La femme ne commence à être véritablement idéale que lorsqu’elle sait oublier ses occupations multiples et ses préoccupations particulières, pour ne songer qu’à celles que le mari apporte, en rentrant, et les effacer d’un sourire.

Son domaine est bien la maison, les enfants et la cuisine ; mais son rôle est de reconquérir chaque jour, par sa grâce propre, par les charmes de son cœur et de sa beauté, un mari toujours un peu fuyant : et voilà, ma Gretchen, ce que vos K n’expriment nulle part. Et je vous avouerai qu’ils me font un peu l’effet, ces grands K majestueux, d’un dîner où quatre rôtis se suivraient, sans l’agrément des épices, sans la chatterie des bonbons et des fruits, sans la note claire des fleurs et du linge blanc. Et vous le voyez, chère cousine, en France, nos estomacs supportent mal les plats indigestes et ce sont les desserts que nous aimons le mieux. C’est peut-être pour toutes ces choses qui nous séparent, Gretchen, que vous pensez souvent beaucoup de mal de nous, alors que nous ne le méritons pas ; vous nous prenez pour des créatures frivoles, alors que nous avons seulement la pudeur des vertus qu’on honore, chez vous, à grand renfort de K.

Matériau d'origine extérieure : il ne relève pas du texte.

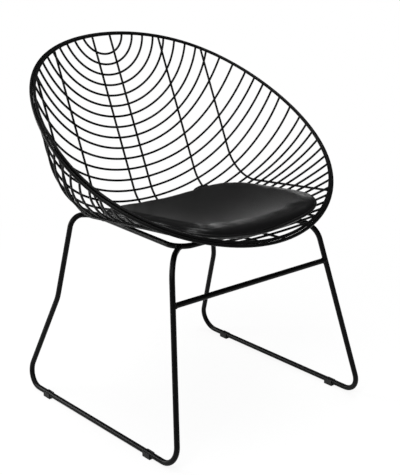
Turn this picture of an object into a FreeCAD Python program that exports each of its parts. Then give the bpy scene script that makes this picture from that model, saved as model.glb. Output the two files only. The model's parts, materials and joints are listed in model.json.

Nous aimons passionnément nos enfants ; mais nous nous glorifions moins de nos maternités — et c’est peut-être là un tort. Mais, tandis que vous vous contentez d’être mères et bonnes ménagères, nous tâchons d’être et de rester femmes. À l’occasion, nous savons être un peu coquettes, nous cultivons notre intelligence, non pour devenir pédantes, mais pour être en état de mieux comprendre celui qui partage notre vie et que nous avons choisi ; et notre ambition est d’être adorée trois fois, puisque nous voulons l’être comme femme, comme mère, comme amie. Nous n’y parvenons pas toutes, hélas ! car le rêve serait trop beau ; mais c’est ainsi que nous comprenons la femme idéale. Et si j’osais, ma chère Gretchen, j’écrirais à Sa Majesté Augusta pour la prier humblement d’ajouter, au tableau sur lequel se modèlent ses fidèles sujettes, un K. — celui qui vous rendrait tout à fait charmantes.